═══ Supplied information

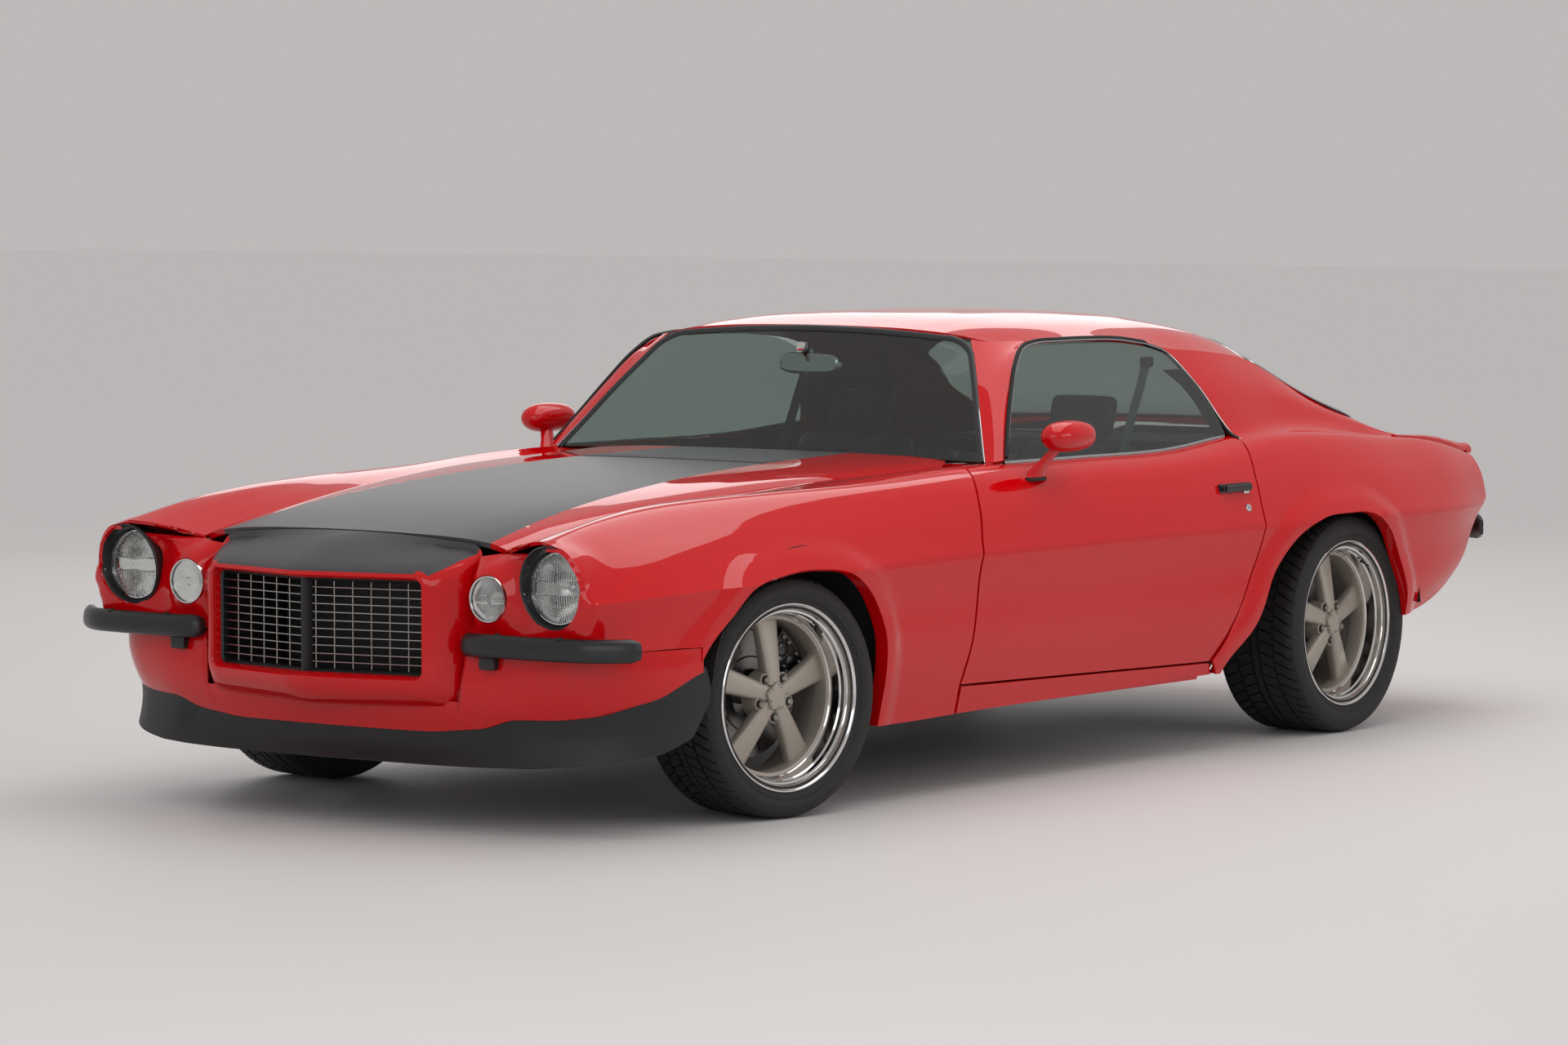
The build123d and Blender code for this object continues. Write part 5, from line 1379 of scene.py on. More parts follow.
def make_mirror():
    """Bullet mirror: rounded nose, open back with its glass set in, on a raked foot."""
    half = [(-331, 1), (-328, 14), (-320, 24), (-306, 33), (-286, 39), (-262, 42), (-230, 43), (-196, 42),
            (-166, 38.5), (-150, 35), (-147, 33), (-148, 31), (-156, 31)]
    turn = full_turn(40)
    ring = lambda y, r: [(917 + 1.13 * r * math.cos(a), y, 942 + r * math.sin(a)) for a in turn]
    shell = skin([ring(y, r) for y, r in half], round_rows=True)
    glass = skin([ring(-155, r) for r in (31.5, 16, 0.5)], round_rows=True, finish=1)
    foot = []
    for z, x, y, wide, deep in (
            (826, 858, -300, 36, 84), (846, 862, -298, 34, 76), (860, 868, -290, 30, 62),
            (880, 880, -276, 27, 52), (902, 894, -262, 27, 48), (916, 902, -252, 30, 52)):
        foot.append([(x + px, y + py, z) for px, py in oval(wide, deep, 24)])
    seal = [[(858 + px, -300 + py, z) for px, py in oval(42, 92, 24)] for z in (822, 831)]
    return shell + glass + tube(foot) + tube(seal, 2)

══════

_Instructions for the task_:
Extract all of the data shown above without alteration.

_Written solution_:
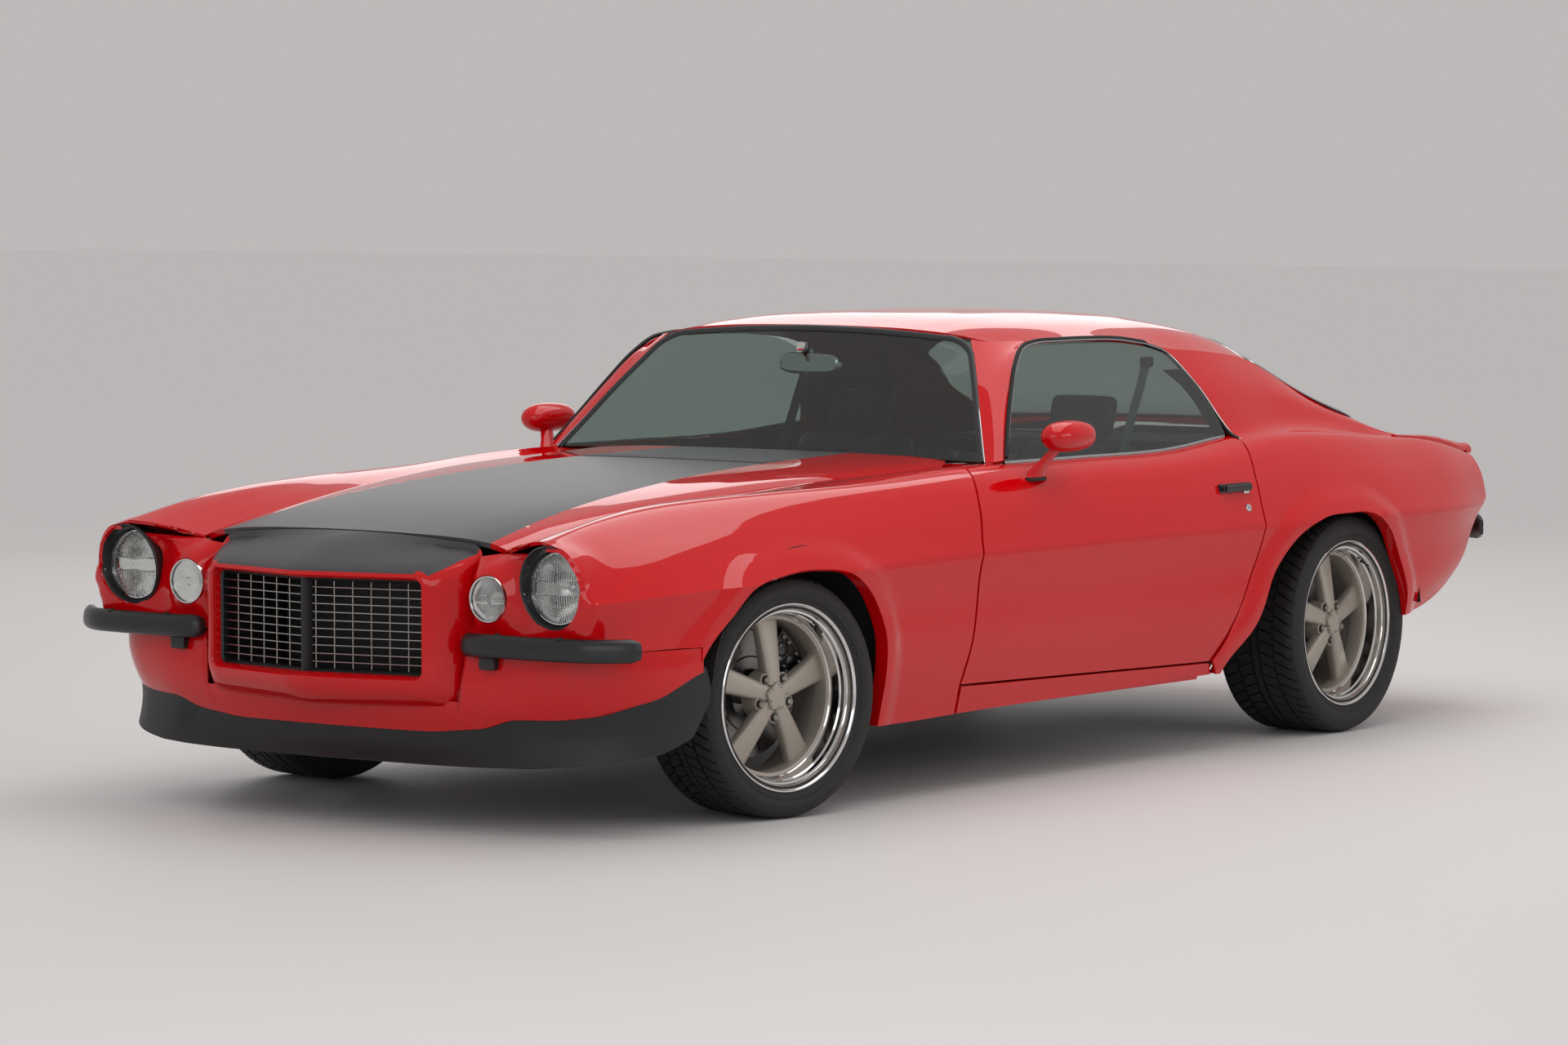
The build123d and Blender code for this object continues. Write part 5, from line 1379 of scene.py on. More parts follow.
def make_mirror():
    """Bullet mirror: rounded nose, open back with its glass set in, on a raked foot."""
    half = [(-331, 1), (-328, 14), (-320, 24), (-306, 33), (-286, 39), (-262, 42), (-230, 43), (-196, 42),
            (-166, 38.5), (-150, 35), (-147, 33), (-148, 31), (-156, 31)]
    turn = full_turn(40)
    ring = lambda y, r: [(917 + 1.13 * r * math.cos(a), y, 942 + r * math.sin(a)) for a in turn]
    shell = skin([ring(y, r) for y, r in half], round_rows=True)
    glass = skin([ring(-155, r) for r in (31.5, 16, 0.5)], round_rows=True, finish=1)
    foot = []
    for z, x, y, wide, deep in (
            (826, 858, -300, 36, 84), (846, 862, -298, 34, 76), (860, 868, -290, 30, 62),
            (880, 880, -276, 27, 52), (902, 894, -262, 27, 48), (916, 902, -252, 30, 52)):
        foot.append([(x + px, y + py, z) for px, py in oval(wide, deep, 24)])
    seal = [[(858 + px, -300 + py, z) for px, py in oval(42, 92, 24)] for z in (822, 831)]
    return shell + glass + tube(foot) + tube(seal, 2)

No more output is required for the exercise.